1. Tunnel Mountain – Banff
Don’t look for a tunnel anywhere – despite the mountain’s name, there isn’t one. This short hike starts in town, where you head through the streets to Tunnel Mountain Drive. You’ll then travel 300 metres up along the trail, with pine and fir forests surrounding you. Say “hello” to the Aussie and Kiwi tourists heading down the trail as you make your way higher, admiring views of castle-like Fairmont Banff Springs Hotel. At the top, sit back and enjoy the panoramic views of Banff, the Bow Valley and Mount Rundle.
2. Castle Mountain Lookout – Lake Louise
It’s a short, steep hike to the old fire lookout, with exhilarating views of the Bow Valley in both directions. If you’re up for the challenge, this 3.7-kilometre hike traverses through forest and alpine meadows filled with wildflowers when they’re in season.
3. Lake of the Falls – Nordegg
Only for the true hikers, you’ll spend three days travelling this 33.2-kilometre hike. When you need a break, try your hand at fly-fishing along the streams in the area. At night, enjoy stargazing as you camp beneath dark skies.
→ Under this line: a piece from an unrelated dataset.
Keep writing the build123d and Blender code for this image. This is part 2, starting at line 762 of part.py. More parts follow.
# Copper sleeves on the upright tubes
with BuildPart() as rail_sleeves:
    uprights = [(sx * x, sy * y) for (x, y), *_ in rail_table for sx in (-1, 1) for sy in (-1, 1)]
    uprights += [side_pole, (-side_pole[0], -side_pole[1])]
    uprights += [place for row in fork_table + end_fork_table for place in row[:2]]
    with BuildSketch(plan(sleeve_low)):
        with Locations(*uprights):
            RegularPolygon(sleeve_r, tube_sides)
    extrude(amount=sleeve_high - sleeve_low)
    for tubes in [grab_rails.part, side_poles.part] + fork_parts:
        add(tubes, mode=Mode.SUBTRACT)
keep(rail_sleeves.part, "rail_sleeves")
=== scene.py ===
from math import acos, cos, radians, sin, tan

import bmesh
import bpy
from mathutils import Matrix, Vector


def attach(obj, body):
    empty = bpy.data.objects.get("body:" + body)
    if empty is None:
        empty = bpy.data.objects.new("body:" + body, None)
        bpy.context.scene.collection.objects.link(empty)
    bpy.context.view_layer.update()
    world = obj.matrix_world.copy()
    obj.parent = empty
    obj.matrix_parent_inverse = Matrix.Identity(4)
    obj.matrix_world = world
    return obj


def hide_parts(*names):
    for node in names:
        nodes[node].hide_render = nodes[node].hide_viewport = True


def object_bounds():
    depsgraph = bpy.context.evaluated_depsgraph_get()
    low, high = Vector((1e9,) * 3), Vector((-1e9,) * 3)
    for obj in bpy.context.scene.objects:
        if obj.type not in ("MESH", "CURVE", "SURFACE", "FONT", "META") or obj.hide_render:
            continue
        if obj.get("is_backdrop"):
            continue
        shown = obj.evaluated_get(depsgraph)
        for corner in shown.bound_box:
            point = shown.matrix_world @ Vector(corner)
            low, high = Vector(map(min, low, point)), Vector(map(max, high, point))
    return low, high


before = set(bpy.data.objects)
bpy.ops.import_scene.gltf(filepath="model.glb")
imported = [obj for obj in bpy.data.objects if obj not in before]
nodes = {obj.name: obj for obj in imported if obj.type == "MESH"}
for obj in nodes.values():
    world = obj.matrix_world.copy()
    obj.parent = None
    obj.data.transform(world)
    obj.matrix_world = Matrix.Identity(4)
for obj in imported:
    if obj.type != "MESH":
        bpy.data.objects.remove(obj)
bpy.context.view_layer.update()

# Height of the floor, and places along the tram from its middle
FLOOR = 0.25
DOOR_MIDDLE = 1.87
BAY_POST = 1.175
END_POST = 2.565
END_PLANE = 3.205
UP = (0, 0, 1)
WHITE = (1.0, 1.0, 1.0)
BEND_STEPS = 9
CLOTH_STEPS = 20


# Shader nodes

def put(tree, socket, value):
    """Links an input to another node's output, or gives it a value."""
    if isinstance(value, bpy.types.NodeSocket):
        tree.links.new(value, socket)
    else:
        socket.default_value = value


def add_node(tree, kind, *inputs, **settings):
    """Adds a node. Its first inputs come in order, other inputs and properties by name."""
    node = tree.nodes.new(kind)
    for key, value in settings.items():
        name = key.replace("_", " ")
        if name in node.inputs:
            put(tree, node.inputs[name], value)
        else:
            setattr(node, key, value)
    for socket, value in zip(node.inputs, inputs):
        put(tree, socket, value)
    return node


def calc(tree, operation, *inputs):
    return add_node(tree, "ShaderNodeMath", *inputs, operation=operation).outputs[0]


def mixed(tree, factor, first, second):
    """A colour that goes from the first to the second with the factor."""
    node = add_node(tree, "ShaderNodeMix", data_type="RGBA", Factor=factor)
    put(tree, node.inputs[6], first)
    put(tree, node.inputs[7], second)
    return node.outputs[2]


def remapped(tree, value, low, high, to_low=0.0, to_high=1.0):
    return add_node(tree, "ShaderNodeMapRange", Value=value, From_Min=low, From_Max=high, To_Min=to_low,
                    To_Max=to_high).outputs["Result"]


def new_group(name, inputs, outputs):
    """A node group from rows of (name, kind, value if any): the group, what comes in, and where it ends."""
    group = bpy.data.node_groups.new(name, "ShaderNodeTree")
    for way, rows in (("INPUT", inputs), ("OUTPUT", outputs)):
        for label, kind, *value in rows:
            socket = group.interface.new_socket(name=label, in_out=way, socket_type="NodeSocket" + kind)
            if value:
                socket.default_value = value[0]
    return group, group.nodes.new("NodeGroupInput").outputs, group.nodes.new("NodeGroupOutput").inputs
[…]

4. Coulee Viewpoint Trail – Dinosaur Provincial Park
It’s a short trail that can be completed in 20 minutes and is not for serious hikers. But if you’re in Dinosaur Provincial Park, this hike offers great views of the moonscape that is the Badlands. Keep an eye out for fossils – many dinosaur bones have been discovered in the park. And watch out for prairie rattlesnakes hiding in rock crevasses!
5. Wood Bison Trail – Elk Island National Park
If you’ve had your fill of family fun picnicking and relaxing at the Park’s Astotin Lake, head south of Highway 16 for a leisurely hike along a 16-kilometre trail. As you meander through aspen forest and marshes, keep your eyes peeled for the largest mammal in North America – the wood bison. Make sure you give bison a lot of space, especially if you see a herd. You also have opportunities to see elk, moose, deer, birds and small mammals.